> **Material shown**:
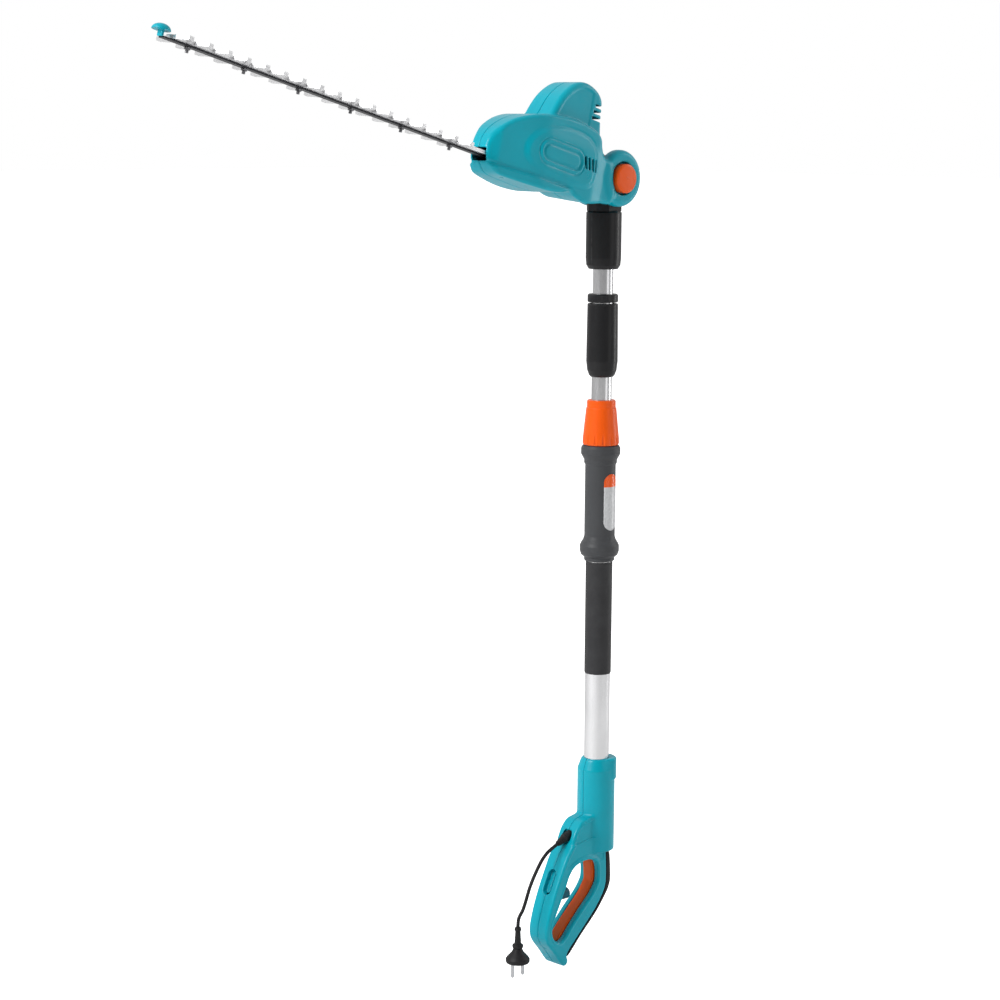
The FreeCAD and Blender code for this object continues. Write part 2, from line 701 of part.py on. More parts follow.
def knuckle_solid():
    """Tongue, neck and sleeve in one, standing on the pole."""
    half = value("tongue_half")
    pivot = value("pivot_height")
    bottom = value("knuckle_bottom")
    shoulder = pivot - 42
    tongue = cylinder_y(value("tongue_radius"), -half, half, 0, pivot)
    neck = box_between((-22, -half, shoulder - 1), (22, half, pivot - 5))
    neck = neck.common(Part.makeCylinder(23, 60, FreeCAD.Vector(0, 0, shoulder - 5)))
    profile = [(0, bottom), (19.5, bottom), (22.6, bottom + 5), (23.5, bottom + 14), (23.5, shoulder - 3),
               (20.5, shoulder), (0, shoulder)]
    wire = Part.makePolygon([FreeCAD.Vector(r, 0, level) for r, level in profile + profile[:1]])
    sleeve = Part.Face(wire).revolve(FreeCAD.Vector(), FreeCAD.Vector(0, 0, 1), 360)
    return sleeve.fuse([neck, tongue])


KNUCKLE_SCREWS = [(-18.2, 668), (18.2, 668), (-18.2, 622), (18.2, 622)]


def make_knuckle():
    pivot = value("pivot_height")
    bore = Part.makeCylinder(value("inner_tube_radius"), 52, FreeCAD.Vector(0, 0, value("knuckle_bottom") - 1))
    duct = Part.makeCylinder(6, 40, FreeCAD.Vector(0, 0, 650))
    pocket = cylinder_y(17, -30, -6, 0, pivot)
    tools = [bore, duct, pocket, cylinder_y(6.05, -30, 30, 0, pivot)]
    pieces = []
    for x, z in KNUCKLE_SCREWS:
        tools.append(cylinder_y(1.6, -8, 30, x, z))
        tools.append(cylinder_y(3, 9, 30, x, z))
        pieces.append(cylinder_y(1.5, -7.5, 9, x, z).fuse(cylinder_y(2.9, 9, 11.2, x, z)).removeSplitter())
    whole = knuckle_solid().cut(tools)
    for label, side in (("knuckle_right", 1), ("knuckle_left", -1)):
        half = whole.common(half_space(side))
        sub_part(feature(label, max(half.Solids, key=lambda solid: solid.Volume)), label)
    sub_part(feature("knuckle_screws", Part.makeCompound(pieces)), "knuckle_screws")


# ---------------------------------------------------------------- pole

def make_upper_pole():
    sub_part(ring("tube", "inner_tube_radius - inner_tube_wall", "inner_tube_radius", "coupling_joint + 5",
                  "knuckle_bottom + 51"), "upper_tube")
    spigot = [("inner_tube_radius", "coupling_joint + 5"), (10, "coupling_joint + 5"), (10, "coupling_joint + 0.2"),
              (17.2, "coupling_joint + 0.2"), (17.2, "coupling_joint + 16"), (17.5, "coupling_joint + 17"),
              (17.5, "coupling_top - 14"), ("inner_tube_radius", "coupling_top - 14")]
    sub_part(turned("spigot", spigot), "coupling_spigot")
    collar = [("inner_tube_radius", "coupling_top - 11"), (19.2, "coupling_top - 11"), (20.3, "coupling_top - 10"),
              (20.3, "coupling_top - 1.5"), (18.6, "coupling_top"), ("inner_tube_radius", "coupling_top")]
    sub_part(turned("collar", collar), "coupling_ring")


def make_coupling_nut():
    top = "coupling_top - 12.8"
    shell = [(13.7, "coupling_bottom"), (15, "coupling_bottom"), (17.2, "coupling_bottom + 2.5"),
             (19.6, "coupling_bottom + 9"), (21, "coupling_bottom + 21"), (20.3, f"{top} - 1"), (19.6, top),
             (17.6, top), (17.6, "coupling_joint - 6.3"), (16.1, "coupling_joint - 6.3"),
             (16.1, "coupling_bottom + 4"), (13.7, "coupling_bottom + 4")]
    sub_part(turned("nut", shell), "coupling_nut")


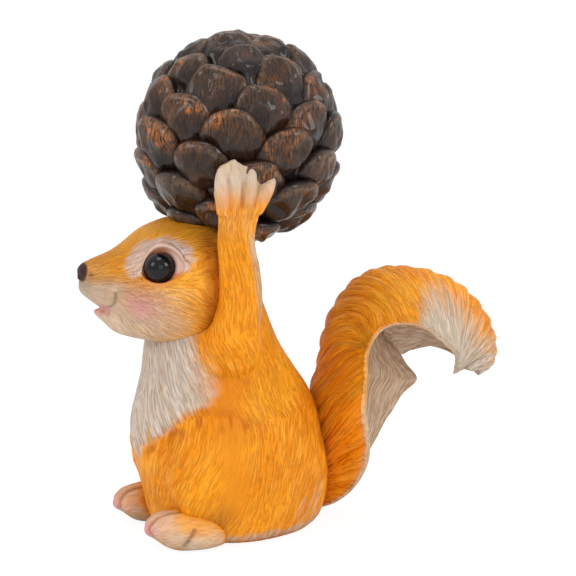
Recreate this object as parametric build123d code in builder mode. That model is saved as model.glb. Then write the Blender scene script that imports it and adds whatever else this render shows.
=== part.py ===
# A squirrel figurine that holds a pine cone on its head with both paws.
# It is made as such ornaments are: hand-painted resin castings with carved fur,
# glued together over steel dowels. Nothing on it moves.
# Frame: +Z up, the squirrel faces -Y, its left side is +X, origin on the resting face.

from build123d import *
from math import cos, pi, radians, sin, sqrt
import os

os.makedirs("parts", exist_ok=True)

# Driving dimensions in millimetres, angles in degrees
body_height = 84.0
body_half_length = 30.2
body_half_width = 24.0
body_wall = 5.0
base_rim = 6.0
base_plate_thickness = 2.5
haunch_half_length = 25.0
haunch_half_width = 11.0
haunch_half_height = 21.0
head_length = 56.0
head_half_height = 20.3
head_half_width = 22.5
neck_sink = 3.5
ear_length = 8.0
ear_half_width = 5.5
ear_half_thickness = 2.0
eye_radius = 4.8
shoulder_drop = 32.0
arm_half_width = 9.2
arm_setback = 3.0
paw_half_width = 9.0
finger_radius = 2.5
foot_length = 26.0
foot_half_width = 6.8
foot_height = 12.0
toe_radius = 2.7
tail_height = 80.0
tail_reach = 69.0
tail_half_width = 19.0
tail_depth = 19.0
tail_thickness = 6.5
tail_edge_thickness = 2.2
tail_shift = 5.0
tail_twist = 38.0
ridge_height = 1.3
cone_core_radius = 27.4
cone_sink = 3.5
scale_count = 54
scale_length = 19.0
scale_half_width = 8.4
scale_thickness = 5.6
scale_lift = 22.0
rod_radius = 2.5
dowel_radius = 1.5
dowel_depth = 4.5
glue_gap = 0.1

# Facets around the castings and the dowels
body_sides = 32
head_sides = 30
haunch_sides = 20
limb_sides = 14
digit_sides = 8
bead_sides = 16
dowel_sides = 12


# A closed ring of points: an oval with its own half sizes to the side and upwards,
# fuller than an ellipse where its fullness is under 1.
def oval(plane, half_side, half_up, sides, fullness=1.0):
    points = []
    for step in range(sides):
        turn = 2 * pi * (step + 0.5) / sides
        across = abs(cos(turn)) ** fullness * (1 if cos(turn) > 0 else -1)
        upward = abs(sin(turn)) ** fullness * (1 if sin(turn) > 0 else -1)
        points.append(plane.from_local_coords((half_side * across, half_up * upward, 0)))
    return points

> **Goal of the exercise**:
Restate the listing in full, word for word.

> **Reply to the task**:
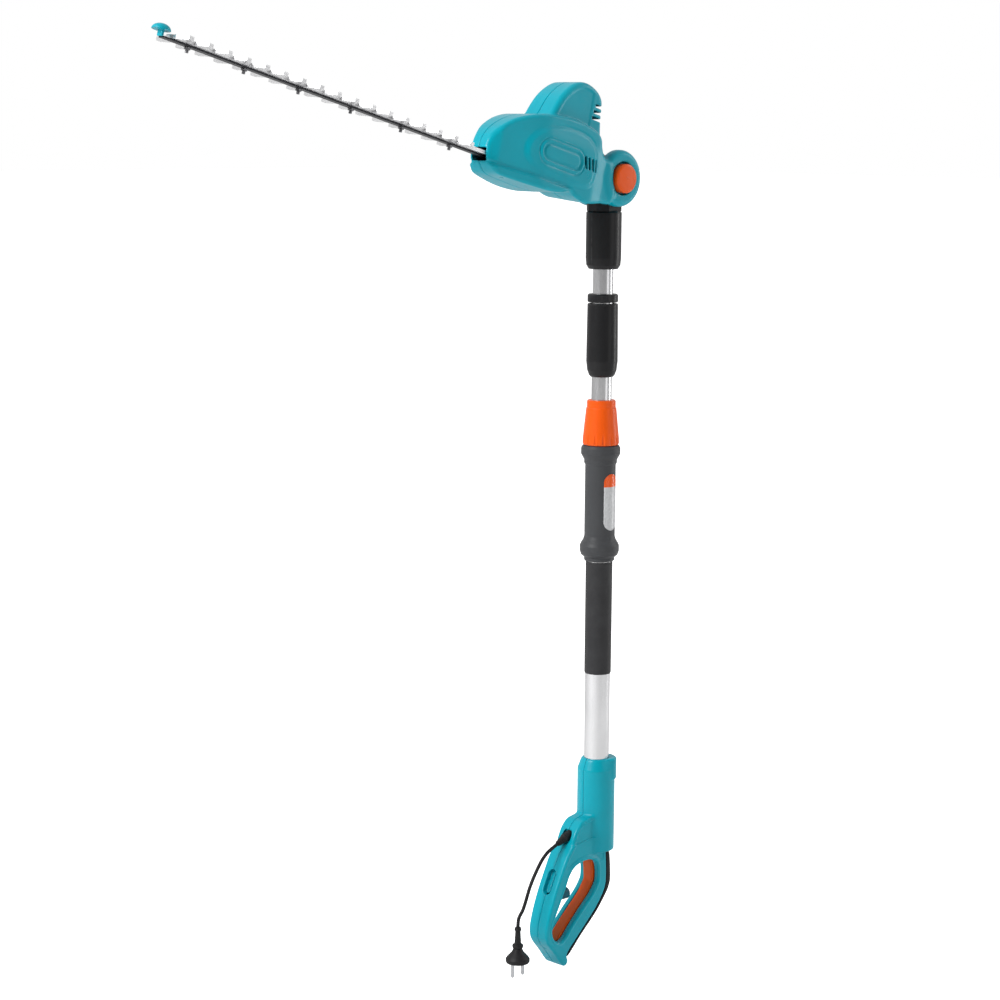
The FreeCAD and Blender code for this object continues. Write part 2, from line 701 of part.py on. More parts follow.
def knuckle_solid():
    """Tongue, neck and sleeve in one, standing on the pole."""
    half = value("tongue_half")
    pivot = value("pivot_height")
    bottom = value("knuckle_bottom")
    shoulder = pivot - 42
    tongue = cylinder_y(value("tongue_radius"), -half, half, 0, pivot)
    neck = box_between((-22, -half, shoulder - 1), (22, half, pivot - 5))
    neck = neck.common(Part.makeCylinder(23, 60, FreeCAD.Vector(0, 0, shoulder - 5)))
    profile = [(0, bottom), (19.5, bottom), (22.6, bottom + 5), (23.5, bottom + 14), (23.5, shoulder - 3),
               (20.5, shoulder), (0, shoulder)]
    wire = Part.makePolygon([FreeCAD.Vector(r, 0, level) for r, level in profile + profile[:1]])
    sleeve = Part.Face(wire).revolve(FreeCAD.Vector(), FreeCAD.Vector(0, 0, 1), 360)
    return sleeve.fuse([neck, tongue])


KNUCKLE_SCREWS = [(-18.2, 668), (18.2, 668), (-18.2, 622), (18.2, 622)]


def make_knuckle():
    pivot = value("pivot_height")
    bore = Part.makeCylinder(value("inner_tube_radius"), 52, FreeCAD.Vector(0, 0, value("knuckle_bottom") - 1))
    duct = Part.makeCylinder(6, 40, FreeCAD.Vector(0, 0, 650))
    pocket = cylinder_y(17, -30, -6, 0, pivot)
    tools = [bore, duct, pocket, cylinder_y(6.05, -30, 30, 0, pivot)]
    pieces = []
    for x, z in KNUCKLE_SCREWS:
        tools.append(cylinder_y(1.6, -8, 30, x, z))
        tools.append(cylinder_y(3, 9, 30, x, z))
        pieces.append(cylinder_y(1.5, -7.5, 9, x, z).fuse(cylinder_y(2.9, 9, 11.2, x, z)).removeSplitter())
    whole = knuckle_solid().cut(tools)
    for label, side in (("knuckle_right", 1), ("knuckle_left", -1)):
        half = whole.common(half_space(side))
        sub_part(feature(label, max(half.Solids, key=lambda solid: solid.Volume)), label)
    sub_part(feature("knuckle_screws", Part.makeCompound(pieces)), "knuckle_screws")


# ---------------------------------------------------------------- pole

def make_upper_pole():
    sub_part(ring("tube", "inner_tube_radius - inner_tube_wall", "inner_tube_radius", "coupling_joint + 5",
                  "knuckle_bottom + 51"), "upper_tube")
    spigot = [("inner_tube_radius", "coupling_joint + 5"), (10, "coupling_joint + 5"), (10, "coupling_joint + 0.2"),
              (17.2, "coupling_joint + 0.2"), (17.2, "coupling_joint + 16"), (17.5, "coupling_joint + 17"),
              (17.5, "coupling_top - 14"), ("inner_tube_radius", "coupling_top - 14")]
    sub_part(turned("spigot", spigot), "coupling_spigot")
    collar = [("inner_tube_radius", "coupling_top - 11"), (19.2, "coupling_top - 11"), (20.3, "coupling_top - 10"),
              (20.3, "coupling_top - 1.5"), (18.6, "coupling_top"), ("inner_tube_radius", "coupling_top")]
    sub_part(turned("collar", collar), "coupling_ring")


def make_coupling_nut():
    top = "coupling_top - 12.8"
    shell = [(13.7, "coupling_bottom"), (15, "coupling_bottom"), (17.2, "coupling_bottom + 2.5"),
             (19.6, "coupling_bottom + 9"), (21, "coupling_bottom + 21"), (20.3, f"{top} - 1"), (19.6, top),
             (17.6, top), (17.6, "coupling_joint - 6.3"), (16.1, "coupling_joint - 6.3"),
             (16.1, "coupling_bottom + 4"), (13.7, "coupling_bottom + 4")]
    sub_part(turned("nut", shell), "coupling_nut")


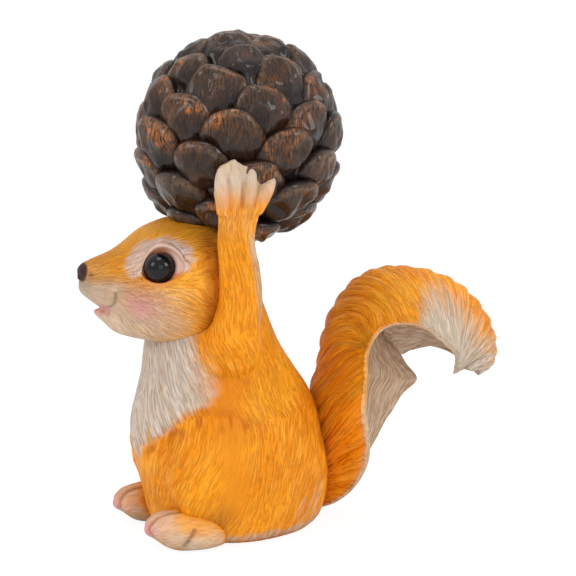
Recreate this object as parametric build123d code in builder mode. That model is saved as model.glb. Then write the Blender scene script that imports it and adds whatever else this render shows.
=== part.py ===
# A squirrel figurine that holds a pine cone on its head with both paws.
# It is made as such ornaments are: hand-painted resin castings with carved fur,
# glued together over steel dowels. Nothing on it moves.
# Frame: +Z up, the squirrel faces -Y, its left side is +X, origin on the resting face.

from build123d import *
from math import cos, pi, radians, sin, sqrt
import os

os.makedirs("parts", exist_ok=True)

# Driving dimensions in millimetres, angles in degrees
body_height = 84.0
body_half_length = 30.2
body_half_width = 24.0
body_wall = 5.0
base_rim = 6.0
base_plate_thickness = 2.5
haunch_half_length = 25.0
haunch_half_width = 11.0
haunch_half_height = 21.0
head_length = 56.0
head_half_height = 20.3
head_half_width = 22.5
neck_sink = 3.5
ear_length = 8.0
ear_half_width = 5.5
ear_half_thickness = 2.0
eye_radius = 4.8
shoulder_drop = 32.0
arm_half_width = 9.2
arm_setback = 3.0
paw_half_width = 9.0
finger_radius = 2.5
foot_length = 26.0
foot_half_width = 6.8
foot_height = 12.0
toe_radius = 2.7
tail_height = 80.0
tail_reach = 69.0
tail_half_width = 19.0
tail_depth = 19.0
tail_thickness = 6.5
tail_edge_thickness = 2.2
tail_shift = 5.0
tail_twist = 38.0
ridge_height = 1.3
cone_core_radius = 27.4
cone_sink = 3.5
scale_count = 54
scale_length = 19.0
scale_half_width = 8.4
scale_thickness = 5.6
scale_lift = 22.0
rod_radius = 2.5
dowel_radius = 1.5
dowel_depth = 4.5
glue_gap = 0.1

# Facets around the castings and the dowels
body_sides = 32
head_sides = 30
haunch_sides = 20
limb_sides = 14
digit_sides = 8
bead_sides = 16
dowel_sides = 12


# A closed ring of points: an oval with its own half sizes to the side and upwards,
# fuller than an ellipse where its fullness is under 1.
def oval(plane, half_side, half_up, sides, fullness=1.0):
    points = []
    for step in range(sides):
        turn = 2 * pi * (step + 0.5) / sides
        across = abs(cos(turn)) ** fullness * (1 if cos(turn) > 0 else -1)
        upward = abs(sin(turn)) ** fullness * (1 if sin(turn) > 0 else -1)
        points.append(plane.from_local_coords((half_side * across, half_up * upward, 0)))
    return points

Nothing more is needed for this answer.